In 2008, there came an executive order to put a stop to all this nonsense. Vuln sellers now only sold 0days once to the government, and then the NSA would coordinate them with everyone else.

That's what this "VEP" (Vuln Equities Process) document discusses -- how the NSA distributes vulnerability information to all the other "stakeholders".

I use "stakeholders" loosely, because there are a lot of government organizations who feel entitled to being part of the 0day gravy train, but who really shouldn't be. I have the impression the NSA has two processes, the real one that is tightly focused on buying vulns and deploying them in the field, and a notional one where they deal with the bureaucratic nonsense that is government. This VEP document is probably the second one.

I don't think the redactions hide anything of consequence. For example, take a look at the first redaction:


The missing words are "Offensive Capabilities", and this isn't too hard to figure out.

The next redaction is refers to paragraph 49 of NSPD-54/HSPD-23. Well, EPIC got this document a while ago, and it's here (http://fas.org/irp/offdocs/nspd/nspd-54.pdf) (also here). Though paragraph 49 is redacted here, we can read it form the original document there.

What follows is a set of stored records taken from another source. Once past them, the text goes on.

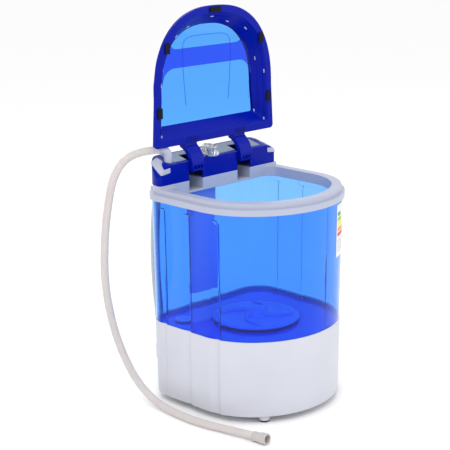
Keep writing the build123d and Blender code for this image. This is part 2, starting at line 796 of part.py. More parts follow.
def lid_ring():
    """Inner ring: flat closing face and a sloping wall down to the window."""
    ring = lid_loft(FACE_W, 0, WINDOW_INSET - 1, 24.7)
    ring -= lid_loft(FACE_W + WALL, 0, WINDOW_INSET - 1 + WALL, 24.7)
    ring += lid_prism(0, 0, WALL) - lid_prism(FACE_W + WALL - 0.1, -1, WALL + 1)
    return ring - heel_cut(0)


def lid_window():
    return lid_prism(WINDOW_INSET - 3, 25.0, LID_DEPTH - WALL, heel=29) - heel_cut(3.3)


def lid_band():
    """Grip band across the inside of the window."""
    strip = lid_prism(WINDOW_INSET + 2, 22.0, 25.0, heel=34)
    return strip & block(-200, 200, 0, 300, 678, 715)


PAD_T = 2.6
PAD_SPOTS = [(-155, 598), (155, 598), (-132, 722), (132, 722), (0, 788)]


def lid_pads():
    """Rubber buffers on the closing face."""
    pads = []
    for x, z in PAD_SPOTS:
        wide, tall = (12, 21) if x else (30, 11)
        pad = Pos(x, LID_Y - PAD_T / 2, z) * Box(wide, PAD_T, tall)
        pads.append(fillet(pad.edges().filter_by(Axis.Y), 1.5))
    return Compound(children=pads)


# ---------------------------------------------------------------- all nodes
def build_nodes():
    nodes = {
        "base_shell": base_shell(),
        "bottom_plate": bottom_plate(),
        "base_screws": base_screws(),
        "cord_gland": cord_gland(),
        "wash_tub": wash_tub(),
        "rim_frame": rim_frame(),
        "overflow_duct": overflow_duct(),
        "drain_strainer": drain_strainer(),
        "energy_label": energy_label(),
        "control_box": control_box(),
        "control_panel": control_panel(),
        "panel_screws": panel_screws(),
        "knob_bezel": knob_bezel(),
        "timer_body": timer_body(),
        "timer_shaft": timer_shaft(),
        "timer_knob": timer_knob(),
        "inlet_elbow": inlet_elbow(),
        "inlet_hose": inlet_hose(),
        "tap_connector": tap_connector(),
        "drain_elbow": drain_elbow(),
        "drain_hose": drain_hose(),
        "drain_hook": drain_hook(),
        "pulsator": pulsator(),
        "pulsator_cap": pulsator_cap(),
        "pulsator_screw": pulsator_screw(),
        "pulsator_shaft": pulsator_shaft(),
        "large_pulley": large_pulley(),
        "pulley_nut": pulley_nut(),
        "drive_belt": drive_belt(),
        "shaft_housing": shaft_housing(),
        "water_seal": water_seal(),
        "motor_case": motor_case(),
        "motor_shaft": motor_shaft(),
        "motor_pulley": motor_pulley(),
        "motor_bracket": motor_bracket(),
        "capacitor": capacitor(),
        "terminal_block": terminal_block(),
        "lid_frame": lid_frame(),
        "lid_ring": lid_ring(),
        "lid_window": lid_window(),
        "lid_band": lid_band(),
        "lid_pads": lid_pads(),
    }
    for name, (x, y) in FOOT_SPOTS.items():
        nodes[name] = foot(x, y)
    for word, side in (("left", -1), ("right", 1)):
        nodes["hinge_arm_" + word] = hinge_arm(side)
        nodes["hinge_pin_" + word] = hinge_pin(side)
        nodes["hinge_bracket_" + word] = hinge_bracket(side)
        nodes["hose_clip_" + word] = clip_band(side)
    return nodes


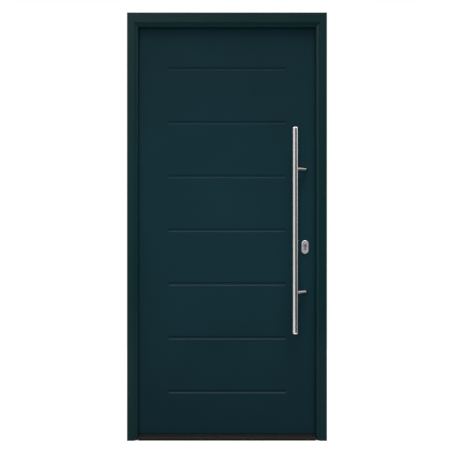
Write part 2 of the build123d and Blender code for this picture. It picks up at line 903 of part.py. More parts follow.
def lever_handle():
    """A round lever: a neck out of the plate, mitred into a grip that points to the hinges."""
    start = depth_y(leaf_back_v) + plate_chamfer
    plate_y = depth_y(leaf_back_v) + plate_thickness
    out = plate_y + lever_stand
    reach = lever_stand + plate_thickness
    neck_side = Polygon(
        (lock_axis_x - reach, out - reach),
        (lock_axis_x + reach, out - reach),
        (lock_axis_x + reach, out + reach),
        align=None,
    )
    neck_zone = extrude(Pos(0, 0, lever_z) * neck_side, amount=reach, both=True)
    neck = rod_along_y(lock_axis_x, start, out + lever_radius, lever_z, lever_radius)
    grip = rod_along_x(lock_axis_x - lever_reach, lock_axis_x + lever_radius, out, lever_z,
                       lever_radius)
    end_edges = grip.faces().sort_by(Axis.X)[0].edges()
    grip = chamfer(end_edges, lever_end_chamfer)
    collar = rod_along_y(lock_axis_x, start, plate_y + collar_length, lever_z,
                         lever_radius + collar_extra)
    return (neck & neck_zone) + (grip - neck_zone) + collar - spindle()


def lock_follower():
    """The hub that the spindle turns, with the arm that draws the latch back."""
    hub = rod_along_y(lock_axis_x, depth_y(case_front_v), depth_y(case_back_v), lever_z,
                      follower_radius)
    arm = box(
        lock_axis_x - follower_arm_width / 2,
        lock_axis_x + follower_arm_width / 2,
        depth_y(bolt_v - follower_arm_thickness / 2),
        depth_y(bolt_v + follower_arm_thickness / 2),
        lever_z,
        lever_z + follower_arm,
    )
    return hub + arm - square_bar(spindle_side, depth_y(case_front_v), depth_y(case_back_v))


def lock_case_block():
    return lock_box(case_front_u, case_front_u + case_depth, case_front_v, case_back_v,
                    case_bottom_z, case_top_z)


def lock_case():
    """The main case: a steel shell, open at the forend, with holes for the cylinder and the follower."""
    hollow = lock_box(case_front_u, case_front_u + case_depth - case_wall, case_front_v + case_wall,
                      case_back_v - case_wall, case_bottom_z + case_wall, case_top_z - case_wall)
    shell = lock_case_block() - hollow
    shell -= rod_along_y(lock_axis_x, depth_y(case_front_v), depth_y(case_back_v), lever_z,
                         follower_radius + running_gap)
    shell -= along_cylinder(euro_section(seat_gap), case_front_v, case_back_v)
    return shell - rod_channel()


def forend_block():
    half = forend_width / 2
    return lock_box(leaf_front_u, case_front_u, lock_mid_v - half, lock_mid_v + half, forend_bottom,
                    forend_top)


def forend():
    """The long face strip, with its windows for the latch, the deadbolt and the hooks."""
    strip = fillet(forend_block().edges().filter_by(Axis.X), forend_width / 2 - forend_end_relief)
    windows = [
        (latch_z - latch_height / 2 - seat_gap, latch_z + latch_height / 2 + seat_gap),
        (deadbolt_z - deadbolt_height / 2 - seat_gap, deadbolt_z + deadbolt_height / 2 + seat_gap),
    ]
    windows += [hook_window(z) for z in hook_heights]
    for low, high in windows:
        strip -= lock_box(leaf_front_u, case_front_u, bolt_front_v - seat_gap, bolt_back_v + seat_gap,
                          low, high)
    return strip


def keep_specs():
    """Name, lower end, upper end and windows of each keep."""
    latch_half = latch_height / 2 + keep_clear
    dead_half = deadbolt_height / 2 + keep_clear
    latch = (latch_z - latch_half, latch_z + latch_half)
    dead = (deadbolt_z - dead_half, deadbolt_z + dead_half)
    specs = [("keep_main", dead[0] - keep_end, latch[1] + keep_end, [latch, dead])]
    for name, z in zip(("keep_lower", "keep_upper"), hook_heights):
        window = hook_window(z, keep_window_clear)
        specs.append((name, window[0] - keep_end, window[1] + keep_end, [window]))
    return specs


def keep_seat(z_from, z_to):
    return lock_box(rebate_u - keep_thickness, rebate_u, outer_back_v, shoulder_v, z_from, z_to)


def keep_plate(z_from, z_to, windows):
    """A flat keep let into the rebate, with its windows."""
    plate = keep_seat(z_from, z_to)
    for low, high in windows:
        plate -= lock_box(rebate_u - keep_thickness, rebate_u, bolt_front_v - keep_clear,
                          bolt_back_v + keep_back_clear, low, high)
    return plate


def keep_pockets():
    """The room behind the keeps for the bolts and for the hooks' teeth."""
    back_u = rebate_u - keep_thickness
    pockets = []
    for _, _, _, windows in keep_specs():
        for low, high in windows:
            pocket = lock_box(back_u - pocket_depth, back_u, bolt_front_v - keep_clear,
                              bolt_back_v + keep_back_clear, low - hook_tooth, high)
            pockets.append(pocket)
    return pockets


def bar_tube():
    low = bar_centre_z - bar_length / 2 + bar_cap
    high = bar_centre_z + bar_length / 2 - bar_cap
    tube = rod_along_z(bar_x, bar_y, low, high, bar_radius)
    return tube - rod_along_z(bar_x, bar_y, low, high, bar_radius - bar_wall)


def bar_caps():
    """A cap with a turned rim at each end of the tube."""
    caps = []
    for end in (-1, 1):
        middle = bar_centre_z + end * (bar_length - bar_cap) / 2
        cap = Pos(bar_x, bar_y, middle) * Cylinder(bar_radius, bar_cap)
        rim = cap.edges().filter_by(GeomType.CIRCLE).sort_by(Axis.Z)[-1 if end > 0 else 0]
        caps.append(chamfer(rim, bar_cap_chamfer))
    return caps


def bar_posts():
    """Two bent round posts from the leaf to the bar, each fitted to the bar's round."""
    posts = []
    face_y = depth_y(leaf_front_v)
    for end in (-1, 1):
        z = bar_centre_z + end * (bar_length / 2 - post_inset)
        route = FilletPolyline(
            (lock_axis_x, face_y, z),
            (lock_axis_x, face_y - post_straight, z),
            (bar_x, bar_y, z),
            radius=post_bend,
        )
        section = Plane(origin=(lock_axis_x, face_y, z), z_dir=(0, -1, 0)) * Circle(post_radius)
        post = sweep(section, path=route)
        posts.append(post - rod_along_z(bar_x, bar_y, z - bar_radius, z + bar_radius, bar_radius))
    return posts


def spindle_passage():
    return rod_along_y(lock_axis_x, depth_y(lock_mid_v), depth_y(leaf_back_v), lever_z,
                       lever_radius + 2 * collar_extra)


def build():
    nodes = {}

    hinge_jamb, lock_jamb, head = members(outer_section(0), outer_section(head_extra))
    nodes["hinge_jamb_outer"] = hinge_jamb
    nodes["lock_jamb_outer"] = lock_jamb
    nodes["head_outer"] = head

    pockets = keep_pockets()
    seats = [keep_seat(low, high) for _, low, high, _ in keep_specs()]
    hinge_jamb, lock_jamb, head = members(inner_section(0), inner_section(head_extra))
    nodes["hinge_jamb_inner"] = hinge_jamb
    nodes["lock_jamb_inner"] = lock_jamb - pockets - seats
    nodes["head_inner"] = head
    nodes["insulating_bars"] = insulating_bars(pockets)
    nodes["corner_cleats"] = corner_cleats()

    outer, middle, inner = threshold_parts()
    nodes["threshold_outer"] = outer
    nodes["threshold_insulator"] = middle
    nodes["threshold_inner"] = inner

    lip = seal_section((sight_u + rebate_u) / 2, lip_v, lip_seal_foot, lip_seal_depth, seal_gap)
    nodes["lip_seal"] = list(members(lip, lip, threshold_height))
    rebate = seal_section(rebate_seal_u, shoulder_v, rebate_seal_foot, rebate_seal_depth, seal_gap)
    nodes["rebate_seal"] = list(members(rebate, rebate, threshold_height))

    for name, low, high, windows in keep_specs():
        nodes[name] = keep_plate(low, high, windows)
    nodes["hinge_frame_parts"] = [hinge_frame_part(z) for z in hinge_heights]
    nodes["hinge_leaf_parts"] = [hinge_leaf_part(z) for z in hinge_heights]

    case_zones = [lock_case_block()] + [hook_case_block(z) for z in hook_heights]
    seals = bottom_seals()
    passage = along_cylinder(euro_section(seat_gap), 0, frame_depth)
    nodes["leaf_outer_skin"] = leaf_outer_skin() - forend_block() - passage - seals
    nodes["leaf_inner_skin"] = leaf_inner_skin() - passage - spindle_passage() - seals
    hinge_stile, lock_stile, top_rail, bottom_rail, core = leaf_members()
    nodes["hinge_stile"] = hinge_stile - seals
    nodes["lock_stile"] = lock_stile - forend_block() - rod_channel() - case_zones - seals
    nodes["top_rail"] = top_rail
    nodes["bottom_rail"] = bottom_rail - seals
    nodes["leaf_core"] = core - case_zones - passage - spindle_passage()
    nodes["bottom_seal"] = seals

    nodes["lock_forend"] = forend()
    nodes["lock_case"] = lock_case()
    nodes["hook_case_lower"] = hook_case(hook_heights[0])
    nodes["hook_case_upper"] = hook_case(hook_heights[1])
    nodes["hook_lower"] = hook_at_rest(hook_heights[0])
    nodes["hook_upper"] = hook_at_rest(hook_heights[1])
    nodes["drive_rod"] = drive_rod()
    nodes["latch_bolt"] = latch_bolt()
    nodes["deadbolt"] = deadbolt()
    nodes["lock_follower"] = lock_follower()

    nodes["cylinder_body"] = cylinder_body()
    plug_outer, plug_inner = cylinder_plugs()
    nodes["cylinder_plug_outer"] = plug_outer
    nodes["cylinder_plug_inner"] = plug_inner
    nodes["cylinder_cam"] = cylinder_cam()
    nodes["outer_rose"] = outer_rose()
    nodes["inner_plate"] = inner_plate()
    nodes["spindle"] = spindle()
    nodes["lever_handle"] = lever_handle()

    nodes["pull_bar"] = bar_tube()
    nodes["pull_bar_caps"] = bar_caps()
    nodes["pull_bar_posts"] = bar_posts()
    return nodes


for node, shape in build().items():
    solids = shape if isinstance(shape, list) else [shape]
    pieces = [solid for item in solids for solid in item.solids()]
    part = Compound(label=node, children=pieces) if len(pieces) > 1 else pieces[0]
    export_step(part, f"parts/{node}.step")
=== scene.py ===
"""A panelled front door in its frame: finishes, small fittings, light and camera."""

import json
from math import atan2, cos, pi, radians, sin

import bmesh
import bpy
from mathutils import Matrix, Vector


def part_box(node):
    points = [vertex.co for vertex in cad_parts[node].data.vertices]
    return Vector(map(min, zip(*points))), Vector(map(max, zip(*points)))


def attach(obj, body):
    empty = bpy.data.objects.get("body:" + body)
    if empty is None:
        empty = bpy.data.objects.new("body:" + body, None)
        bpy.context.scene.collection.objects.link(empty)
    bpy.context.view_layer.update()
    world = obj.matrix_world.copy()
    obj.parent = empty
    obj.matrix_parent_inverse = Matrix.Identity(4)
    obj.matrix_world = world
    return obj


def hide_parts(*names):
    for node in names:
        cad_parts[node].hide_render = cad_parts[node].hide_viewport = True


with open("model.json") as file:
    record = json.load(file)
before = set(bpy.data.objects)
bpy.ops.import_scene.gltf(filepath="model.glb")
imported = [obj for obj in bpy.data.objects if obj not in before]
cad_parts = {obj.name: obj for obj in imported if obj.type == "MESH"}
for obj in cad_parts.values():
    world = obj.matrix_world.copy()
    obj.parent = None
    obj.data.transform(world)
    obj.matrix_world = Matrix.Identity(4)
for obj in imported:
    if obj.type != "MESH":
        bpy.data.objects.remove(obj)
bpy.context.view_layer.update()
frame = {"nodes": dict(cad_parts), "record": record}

NODES = frame["nodes"]
NODE_SLOTS = {part["node"]: part["material_slot"] for part in frame["record"]["subparts"]}
MM = 0.001
WHITE = (1.0, 1.0, 1.0, 1.0)

SCREEN_WHITE = 255
SCREEN_TOE = 0.04045
SCREEN_TOE_SLOPE = 12.92
SCREEN_OFFSET = 0.055
SCREEN_POWER = 2.4


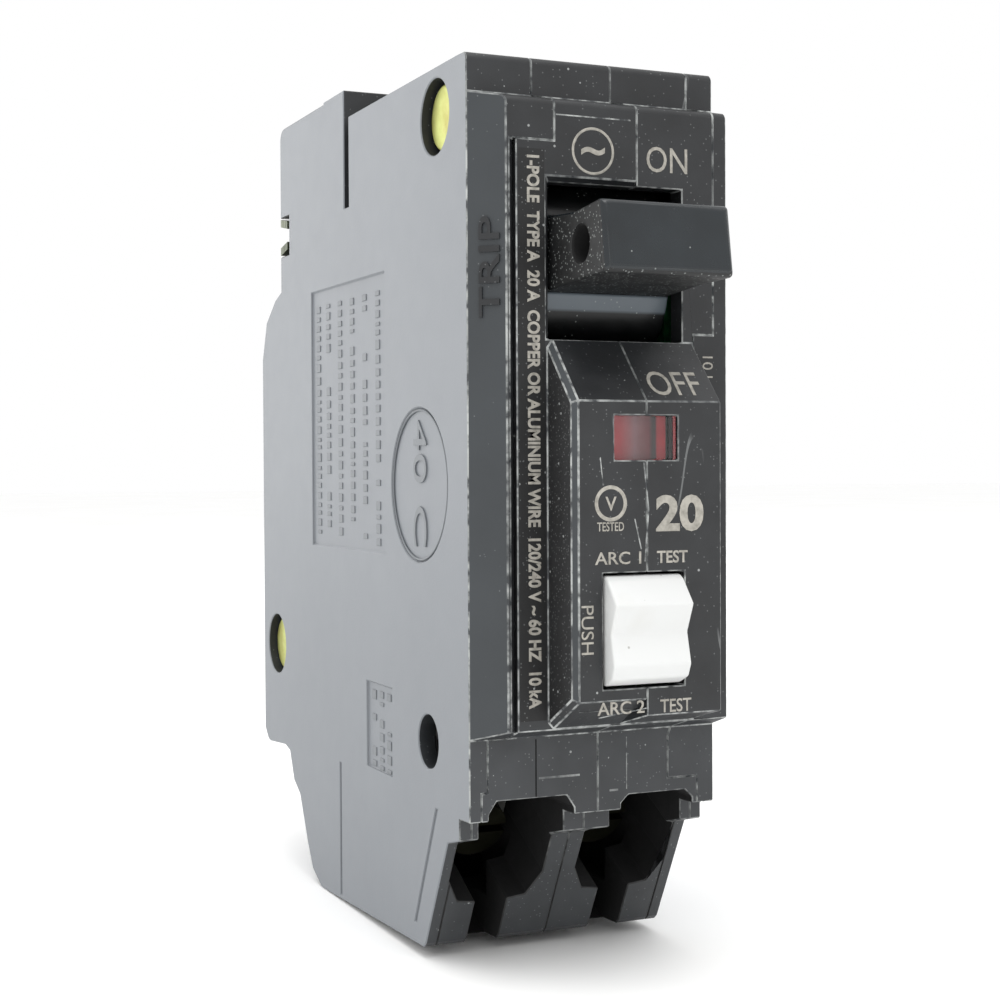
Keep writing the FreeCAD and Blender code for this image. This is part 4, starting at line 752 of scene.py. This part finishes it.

Activists have pointed out this unhelpful part of the document:


But as the text says, these parts redacted here are simply a summary for what is detailed in the sections below. Those are mostly not redacted. So we can reconstruct the process:

a. All 0days must first be sent through this process before anything else (with exceptions).
b. Each department involved will designate a point-of-contact who ensures their organization is represented in the process.
c. This process applies only 0days (newly discovered vulns that aren't publicly known).
d. The NSA is in charge of this process.
e. Any organization that gets an 0day gives it to the NSA, then the NSA distributes that 0day to all the member organization point-of-contacts.
f. Organizations will then evaluate the 0day, and then have their point-of-contact report what the organization believes should be done (e.g. use for cyber-offensive, or contact vendor and have them patch it).
g. The executive board made up of all organizations will decide what to do with the 0day.

The organizations involved are intelligence (NSA, CIA, etc.), military (Army, Air Force, JSOC, etc.), Departments of State, Justice, Commerce, Treasury, Energy, and of course, Homeland Security.

I'm not sure what the word "equities". I think it means anybody who has an "ownership interest" in an 0day. These are listed in Appendix A, but most are redacted. They show the "defensive" need and essentially nothing else.

But we know what the redacted equities are about "offensive" use of vulns, in particular, for intelligence and for military operations.

Whatever this policy states, I'm sure practically things are handled much differently. For 0days in SCADA/ICS equipment, for example, they go directly to the Department of Energy, and the focus will be on getting those things patched.

On the other hand, the NSA has its offensive programs. Every time Apple updates iOS with new Safari protections, they'll buy the first 0day that gets around it. I suspect there's just a standing item of "iPhone 0days" where all departments have agreed that go to the NSA for offensive exploitation, since the particulars (other than iPhone version) never change. Indeed, the NSA has a whole class of similar bugs, bought from the 0day market that flow through to their tools for exploitation.

Moreover, as I read the document, the NSA (at its discretion) can trump the entire process and keep things secret. For example, if somebody sold a way to factor 2048 bit numbers to the NSA for $1 billion, they'd keep that secret from everyone in the government except maybe the President. It'd be interesting knowing how often this has happened.

Note that this document is phrased in terms of 0days the government just happens to come across. To some extent this is valid, where the Department of Energy and DHS comes across 0days in industrial systems. But mostly what's talked about here is where the NSA buys 0days in the shady underground vulnerability market. Again, this shows a difference between the claimed process in the document, and what's really happening.


Summary

So in summary, as we reverse engineer the redacted bits, we see just what we'd expect for offensive use of 0days. As we read the document, we see just what we'd expect from bureaucracy. The missing bits aren't the redaction themselves, but what practically happens in the real world: this policy seems aspirational, what everyone agrees is the official policy, and how 0days are handled that nobody really cares about. But for the real 0days that the NSA uses, like whichever latest iPhone 0day that exists, I suspect in practice there's a very different process.


Update: Kim Zetter has discussions of the "equities" process in her Stuxnet book. Where this post just reflects my experiences with the government, her book is researched talking to lots of people.



Op-ed: By the way, I disagree with most privacy/security activists. I think it's nonsense that the NSA buying 0day makes our computers less safe; I suspect quite the opposite is true. I do think the NSA has gone too far and needs to be reigned in a bit, but there's nothing special about 0days in this regard.